The Federation of Korean Industries, the main business lobby which served as a conduit for corporate donations to two nonprofit foundations controlled by a confidante of President Park Geun-hye, faces the possibility of being disbanded as some corporations under investigation regarding the influence peddling scandal have decided to leave the organization.

Whatever the outcome, this atmosphere should lead to cutting the cozy ties between political and business circles, economists say.

It may be difficult to expect companies to increase investment as domestic political turmoil has added to uncertainties surrounding businesses at home and abroad.

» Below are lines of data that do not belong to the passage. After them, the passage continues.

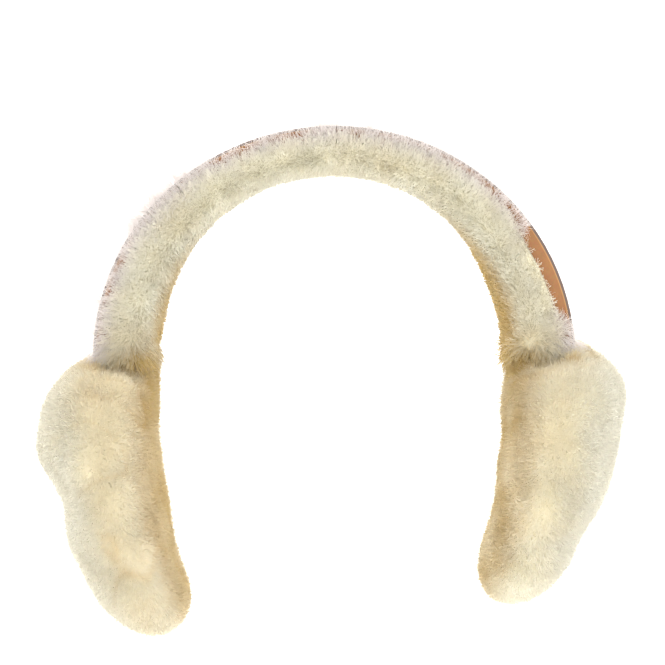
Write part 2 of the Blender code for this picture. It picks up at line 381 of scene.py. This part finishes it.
def wool(name, deep, pale, warm, rim):
    """Sheep's wool, washed and combed: matt fibres that pass half of the light on.

    It is darker at the root than at the tip, a painted shade deep in the pile. It is yellower and
    darker where the values that it reads say, which, besides the wool's own tone, is painted shade: in
    creases, where pieces meet and where a head would lie against it. It is paler toward the rim, which
    on the muffs is painted light from behind and on the band is its bleached outer wool. It is faintly
    stained, and no two fibres are quite alike.
    """
    made, tree = new_material(name)
    along, shade, warmth, rimward = (
        add(tree, "ShaderNodeAttribute", attribute_name=field).outputs["Fac"]
        for field in ("along", "shade", "warm", "rim")
    )
    fibre = add(
        tree, "ShaderNodeMix", {0: along, 6: linear(deep), 7: linear(pale)}, data_type="RGBA"
    )
    place = add(tree, "ShaderNodeTexCoord").outputs["Object"]
    stain = add(
        tree, "ShaderNodeTexNoise", {"Vector": place, "Scale": 1 / STAIN_SIZE, "Detail": 2.0}
    )
    stained = add(
        tree, "ShaderNodeMapRange",
        {"Value": stain.outputs["Fac"], "From Min": 0.42, "From Max": 0.72, "To Max": 0.15},
    )
    amount = add(
        tree, "ShaderNodeMath", {0: warmth, 1: stained.outputs["Result"]}, operation="ADD"
    )
    warmed = add(
        tree, "ShaderNodeMix",
        {0: amount.outputs[0], 6: fibre.outputs[2], 7: linear(warm)},
        data_type="RGBA", blend_type="MULTIPLY",
    )
    toward_rim = add(
        tree, "ShaderNodeMix", {0: rimward, 6: warmed.outputs[2], 7: linear(rim)},
        data_type="RGBA",
    )
    colour = add(
        tree, "ShaderNodeHueSaturation", {"Value": shade, "Color": toward_rim.outputs[2]}
    ).outputs["Color"]
    surface = add(
        tree, "ShaderNodeBsdfPrincipled",
        {"Base Color": colour, "Roughness": 0.75, "Specular IOR Level": 0.2},
    )
    glow = add(tree, "ShaderNodeBsdfTranslucent", {"Color": colour})
    both = add(
        tree, "ShaderNodeMixShader", {0: 0.5, 1: surface.outputs[0], 2: glow.outputs[0]}
    )
    add(tree, "ShaderNodeOutputMaterial", {"Surface": both.outputs[0]})
    return made


def underwool_material(name, deep, pale):
    """The matted wool near the skin: darker than the tips, which is painted shade deep in the pile,
    felted and rough.
    """
    made, tree = new_material(name)
    place = add(tree, "ShaderNodeTexCoord").outputs["Object"]
    mat = add(tree, "ShaderNodeTexNoise", {"Vector": place, "Scale": 1 / MAT_SIZE, "Detail": 4.0})
    colour = add(
        tree, "ShaderNodeMix",
        {0: mat.outputs["Fac"], 6: linear(deep), 7: linear(pale)}, data_type="RGBA",
    )
    felt = add(
        tree, "ShaderNodeTexNoise", {"Vector": place, "Scale": 1 / FELT_SIZE, "Detail": 3.0}
    )
    bump = add(
        tree, "ShaderNodeBump",
        {"Height": felt.outputs["Fac"], "Strength": 0.6, "Distance": FELT_DEPTH},
    )
    surface = add(
        tree, "ShaderNodeBsdfPrincipled",
        {"Base Color": colour.outputs[2], "Roughness": 0.95, "Normal": bump.outputs[0]},
    )
    add(tree, "ShaderNodeOutputMaterial", {"Surface": surface.outputs[0]})
    return made


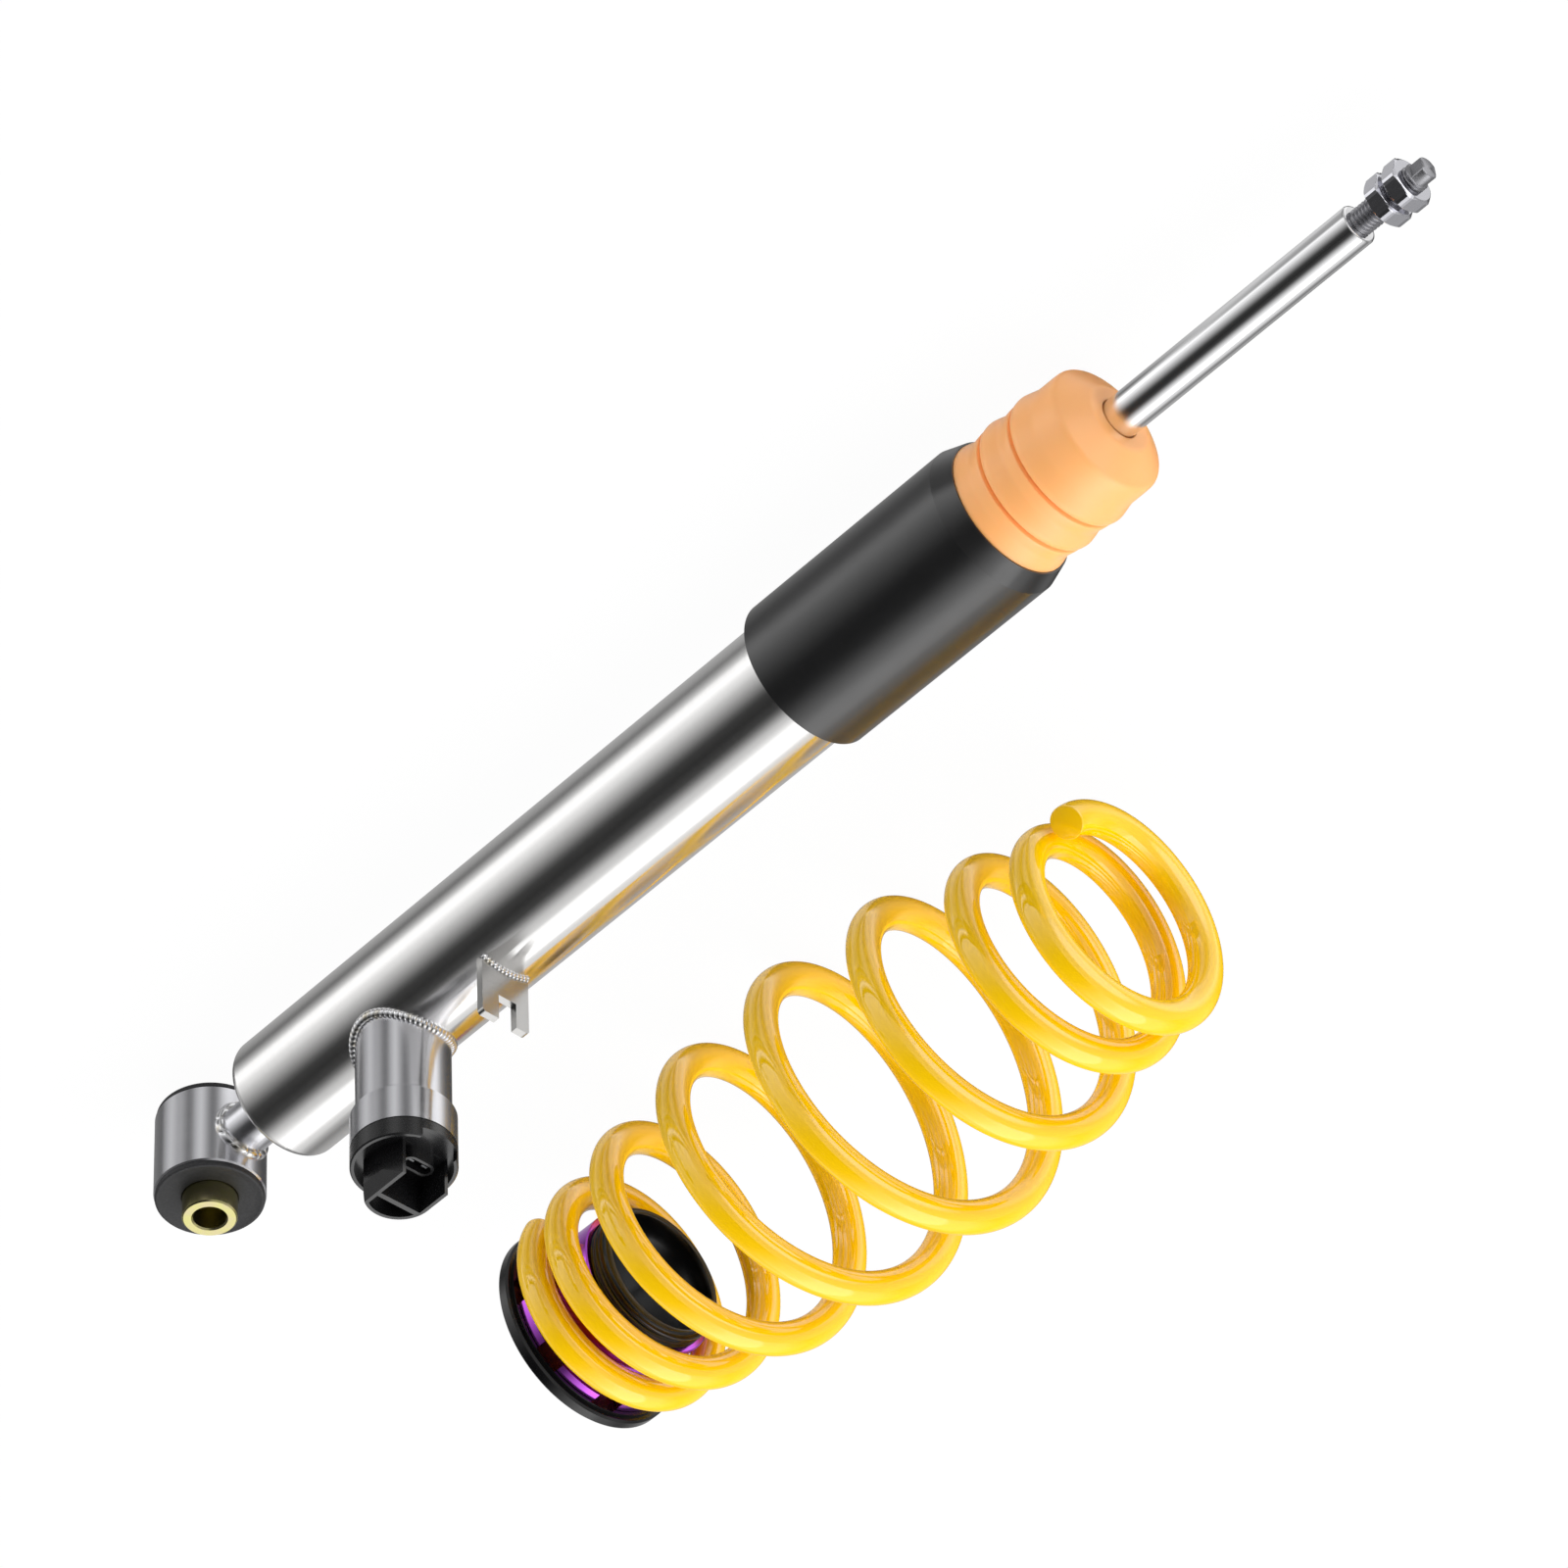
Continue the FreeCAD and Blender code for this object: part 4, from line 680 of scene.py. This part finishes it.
# %% [markdown]
# ## Weld beads
# A weld bead is a row of frozen puddles, each lapped over the last like scales. The bead's middle
# follows the seam, its section is part of a circle in the corner of the two surfaces, shut by a
# chord inside the metal, and the radius swells and dips once per puddle. The dip is bent back at
# the bead's edges, which gives each scale its rounded front.


# %% Bead surface
def bead_points(seam, first, second, reach, puddle, depth, low=-60, high=150):
    """Bead round a seam of points, between two unit directions square to the seam.

    A point is seam + r (cos b first + sin b second), b from low to high degrees. The radius r is
    reach (1 - depth (1 - wave)^1.5), and wave rises from 0 to 1 and back over each puddle's length,
    measured along the seam and set back by 0.45 of a puddle at the bead's edges.
    """
    length = np.concatenate([[0], np.cumsum(np.linalg.norm(np.diff(seam, axis=0), axis=1))])
    count = max(1, round(length[-1] / puddle))
    b = np.radians(np.linspace(low, high, 20))[None, :]
    edge = ((b - np.radians((low + high) / 2)) / np.radians((high - low) / 2)) ** 2
    place = length[:, None] / length[-1] * count + 0.45 * edge
    wave = np.sin(np.pi * np.mod(place, 1)) ** 0.7
    r = reach * (1 - depth * (1 - wave) ** 1.5)
    across = np.cos(b)[..., None] * first[:, None] + np.sin(b)[..., None] * second[:, None]
    return seam[:, None] + r[..., None] * across


TUBE_RADIUS = 25.0

# %% Bead round the neck, on the eye
EYE_RADIUS, NECK_RADIUS = 21.0, 10.0
angle = np.linspace(0, 2 * np.pi, 400)
zero = np.zeros_like(angle)
neck_out = joined(zero, np.cos(angle), np.sin(angle))
neck_y, neck_z = NECK_RADIUS * np.cos(angle), NECK_RADIUS * np.sin(angle)
neck_seam = joined(np.sqrt(EYE_RADIUS ** 2 - neck_y ** 2), neck_y, neck_z)
neck_bead = bead_points(neck_seam, neck_out, joined(zero + 1, 0, 0), 2.3, 5.2, 0.2)
grid_piece("eye_weld_bead", neck_bead, weld_metal, "damper", "eye_weld",
           closed=True, flip=True)

# %% Bead round the valve housing, on the tube
VALVE_X, HOUSING_RADIUS = 112.8, 17.55
angle = np.linspace(0, 2 * np.pi, 700)
zero = np.zeros_like(angle)
saddle_out = joined(np.cos(angle), np.sin(angle), zero)
saddle_x, saddle_y = HOUSING_RADIUS * np.cos(angle), HOUSING_RADIUS * np.sin(angle)
saddle_seam = joined(VALVE_X + saddle_x, saddle_y, np.sqrt(TUBE_RADIUS ** 2 - saddle_y ** 2))
saddle_bead = bead_points(saddle_seam, saddle_out, joined(zero, 0, 1), 2.2, 1.9, 0.2)
grid_piece("valve_weld_bead", saddle_bead, weld_metal, "damper", "valve_weld",
           closed=True, flip=True)

# %% Bead along the bracket's root
BRACKET_X, ROOT_FROM, ROOT_TO = 170.0, -11.0, 10.5
angle = np.linspace(np.arcsin(ROOT_FROM / TUBE_RADIUS), np.arcsin(ROOT_TO / TUBE_RADIUS), 260)
zero = np.zeros_like(angle)
root_up = joined(zero, np.sin(angle), np.cos(angle))
root_seam = joined(zero + BRACKET_X, 0, 0) + TUBE_RADIUS * root_up
root_bead = bead_points(root_seam, joined(zero + 1, 0, 0), root_up, 1.45, 1.7, 0.35)
grid_piece("bracket_weld_bead", root_bead, weld_metal, "damper", "bracket_weld",
           closed=True, ends=True, flip=True)

# %% [markdown]
# ## Studio
# Bright metal has no colour of its own, so the studio is what gives it form. Long soft lights
# stand round the part with dark screens between them. Along a tube this makes a dark band in the
# middle with soft edges, white on both sides, and a thin dark line near each edge. The world
# paints that by direction. For tubes that lie along X it is measured round X from the lens, so
# that each band runs along the whole tube. Tubes that stand along Z mirror what lies low in front
# of them, so steep downward directions carry a second pattern, measured round Z. Straight along X
# the studio is white.


# %% Tables of the studio
BRIGHTEST = 1.6


def ring_of_light(tree, first, second, start, table):
    """Brightness by the angle atan2(first, second) - start, wrapped to -180..180 degrees.

    The levels are divided by the brightest of them, because a colour ramp ends at 1, and the
    world's strength multiplies that back in.
    """
    turned = add(tree, "Math", {0: first, 1: second}, operation="ARCTAN2")
    moved = add(tree, "Math", {0: turned.outputs[0], 1: np.radians(start)}, operation="SUBTRACT")
    wrapped = add(tree, "Math", {0: moved.outputs[0], 1: np.pi, 2: -np.pi}, operation="WRAP")
    share = add(tree, "MapRange", {"Value": wrapped.outputs[0], "From Min": -np.pi,
                                   "From Max": np.pi})
    node = add(tree, "ValToRGB", {"Fac": share.outputs["Result"]})
    while len(node.color_ramp.elements) < len(table):
        node.color_ramp.elements.new(0.5)
    for element, (degrees, level) in zip(node.color_ramp.elements, table):
        element.position = (degrees + 180) / 360
        element.color = (*[level / BRIGHTEST] * 3, 1)
    return node.outputs["Color"]


# degrees from the lens, and how bright the studio is there
ROUND_X = [(-180, 0.5), (-152, 0.38), (-131, 0.28), (-116, 0.11), (-104, 0.39), (-95, 0.75),
           (-90, 1.25), (-75, 1.25), (-67, 0.95), (-57, 0.78), (-50, 0.6), (-42, 0.45), (-35, 0.32),
           (-28, 0.2), (-21, 0.095), (-14, 0.04), (0, 0.024), (14, 0.047), (21, 0.14), (28, 0.34),
           (35, 0.57), (42, 0.79), (50, 1.05), (57, 1.5), (80, 1.6), (83, 0.8), (97, 0.7),
           (104, 0.45), (116, 0.2), (131, 0.35), (152, 0.45), (180, 0.5)]
ROUND_Z = [(-180, 0.1), (-152, 0.06), (-131, 0.07), (-116, 0.14), (-104, 0.32), (-94, 0.8),
           (-84, 1.2), (-75, 0.95), (-67, 0.88), (-57, 0.76), (-50, 0.9), (-42, 0.88), (-35, 0.76),
           (-28, 0.6), (-21, 0.36), (-14, 0.2), (-7, 0.17), (0, 0.3), (7, 0.48), (14, 0.64),
           (21, 0.54), (28, 0.38), (35, 0.16), (42, 0.12), (50, 0.24), (57, 0.36), (67, 0.36),
           (75, 0.5), (84, 0.62), (94, 0.66), (152, 0.64), (180, 0.4)]
VIEW_ROUND_X, VIEW_ROUND_Z = 53.6, 43.6

# %% World by direction
def between(source, start, end, high=1.0):
    """A number that runs from 0 to high while source runs from start to end."""
    ranged = add(tree, "MapRange", {"Value": source, "From Min": start, "From Max": end,
                                    "To Max": high})
    return ranged.outputs["Result"]


def painted(share, under, over):
    """One colour of the studio painted over another by a share."""
    return add(tree, "MixRGB", {"Fac": share, "Color1": under, "Color2": over}).outputs[0]


def seen_directly(tree):
    """The light path, and a number that is 1 for rays from the lens or through glass."""
    path = add(tree, "LightPath")
    seen = add(tree, "Math", {0: path.outputs["Is Camera Ray"],
                              1: path.outputs["Is Transmission Ray"]}, operation="MAXIMUM")
    return path, seen.outputs["Value"]


room = bpy.data.worlds.new("studio")
bpy.context.scene.world = room
room.use_nodes = True
tree = room.node_tree
direction = add(tree, "SeparateXYZ", {"Vector": add(tree, "TexCoord").outputs["Generated"]})
x, y, z = (direction.outputs[axis] for axis in "XYZ")
round_x = ring_of_light(tree, z, y, VIEW_ROUND_X, ROUND_X)
round_z = ring_of_light(tree, y, x, VIEW_ROUND_Z, ROUND_Z)
# the lights round X end square: past one end the room is an even grey, past the other near black
boxes = painted(between(x, 0.5, 0.53), round_x, (0.27, 0.27, 0.27, 1))
boxes = painted(between(x, -0.66, -0.7, 0.6), boxes, (0.05, 0.05, 0.05, 1))
# what lies low in front of the part carries the second pattern, and straight along X is white
low = add(tree, "Math", {0: between(z, -0.3, -0.5), 1: between(x, -0.5, -0.4)},
          operation="MULTIPLY")
studio = painted(low.outputs[0], boxes, round_z)
studio = painted(between(x, 0.86, 0.94), studio, (1, 1, 1, 1))
# bright metal mirrors all of it, dull surfaces take the light of the first pattern alone
AMBIENT = 1.75
path, seen = seen_directly(tree)
plain = add(tree, "Background", {"Color": (1, 1, 1, 1), "Strength": 1.0})
mirror = add(tree, "Background", {"Color": studio, "Strength": BRIGHTEST})
ambient = add(tree, "Background", {"Color": round_x, "Strength": AMBIENT * BRIGHTEST})
lit = add(tree, "MixShader", {"Fac": path.outputs["Is Glossy Ray"], 1: ambient.outputs[0],
                              2: mirror.outputs[0]})
whole = add(tree, "MixShader", {"Fac": seen, 1: lit.outputs[0], 2: plain.outputs[0]})
tree.links.new(whole.outputs[0], tree.nodes["World Output"].inputs["Surface"])
print("studio bands:", len(ROUND_X), "round X,", len(ROUND_Z), "round Z")

# %% [markdown]
# The floor is a white paper sweep. Most of what the camera sees of it is plain white, and the rest
# is the paper's own shade, so a faint soft shadow stays under the part.

# %% Floor
FLOOR_GAP, FLOOR_REACH, PLAIN_WHITE = 0.02, 3000.0, 0.97
floor_height = cad_box[0][2] / MM - FLOOR_GAP
corners = [(-1, -1), (1, -1), (1, 1), (-1, 1)]
floor_mesh = bpy.data.meshes.new("paper_floor")
floor_mesh.from_pydata([(x * FLOOR_REACH * MM, y * FLOOR_REACH * MM, floor_height * MM)
                        for x, y in corners], [], [(0, 1, 2, 3)])
floor = bpy.data.objects.new("paper_floor", floor_mesh)
bpy.context.scene.collection.objects.link(floor)
paper, tree, shader = start_material("white_paper", "#F4F4F4", Roughness=0.9)
shader.inputs["Specular IOR Level"].default_value = 0.0
relief(tree, shader, grain(tree, 1.0), 0.01, 0.2)
path, seen = seen_directly(tree)
share = add(tree, "Math", {0: seen, 1: PLAIN_WHITE}, operation="MULTIPLY")
white = add(tree, "Emission", {"Color": (1, 1, 1, 1), "Strength": 1.0})
mixed = add(tree, "MixShader", {"Fac": share.outputs["Value"], 1: shader.outputs[0],
                                2: white.outputs[0]})
tree.links.new(mixed.outputs[0], tree.nodes["Material Output"].inputs["Surface"])
floor_mesh.materials.append(paper)
# bright metal mirrors the studio below the horizon and not the paper
floor.visible_glossy = False
print("floor at z", round(floor_height, 2), "mm")


# %% Soft lights
def soft_light(name, place, target, size, power):
    """A square area light of a size in metres at a place, turned to look at the target."""
    lamp = bpy.data.lights.new(name, "AREA")
    lamp.shape = "SQUARE"
    lamp.size = size
    lamp.energy = power
    item = bpy.data.objects.new(name, lamp)
    item.location = place
    item.rotation_euler = (Vector(target) - Vector(place)).to_track_quat("-Z", "Y").to_euler()
    bpy.context.scene.collection.objects.link(item)
    item.visible_glossy = False


AIM, SOFTBOX_SIZE, SOFTBOX_POWER = (0.3, -0.07, 0.0), 1.4, 19
soft_light("left_softbox", (-0.9, 1.6, 1.5), AIM, SOFTBOX_SIZE, SOFTBOX_POWER)
soft_light("right_softbox", (1.0, -1.8, 1.5), AIM, SOFTBOX_SIZE, SOFTBOX_POWER)
print("two softboxes of", SOFTBOX_POWER, "W")

# %% [markdown]
# ## Camera
# A long lens stands well back and looks down at the part from its front right, rolled so that the
# damper rises to the upper right of the frame.

# %% Camera
TARGET, DISTANCE, FOCAL_LENGTH, SENSOR = (298.8, -20.4, 14.6), 2634.0, 172.125, 36.0
back = np.array([0.5284, 0.5034, 0.6834])
back /= np.linalg.norm(back)
right = np.array([0.6583, -0.7512, 0.0446])
right -= back * (right @ back)
right /= np.linalg.norm(right)
up = np.cross(back, right)
roll = np.radians(0.34)
right, up = right * np.cos(roll) + up * np.sin(roll), up * np.cos(roll) - right * np.sin(roll)
place = (np.array(TARGET) + DISTANCE * back) * MM
lens = bpy.data.cameras.new("camera")
lens.sensor_width = SENSOR
lens.lens = FOCAL_LENGTH
lens.clip_start, lens.clip_end = 0.1, 50
camera = bpy.data.objects.new("camera", lens)
facing = Matrix(np.stack([right, up, back], -1).tolist()).to_4x4()
camera.matrix_world = Matrix.Translation(place.tolist()) @ facing
bpy.context.scene.collection.objects.link(camera)
bpy.context.scene.camera = camera
bpy.context.scene.view_settings.view_transform = "Standard"
print("camera", round(DISTANCE), "mm from the part, lens", FOCAL_LENGTH, "mm")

A majority of South Korean companies expect their business conditions to deteriorate in the coming month, with the business survey index for January remaining at 89.9, down from 91.7 for last month. A reading below 100 suggests pessimists outnumber optimists.

Economists say, however, measures to help boost corporate investment should top the list of tasks to be undertaken by the current economic team and the next administration, which might take over in the early part of this year, depending on the outcome of the Constitution Court’s ongoing review of the parliamentary impeachment of Park.

Promoting corporate investment that would result in creating more jobs might be the most effective way to increase income for households, particularly those in the low income bracket, whose earnings have decreased in recent years.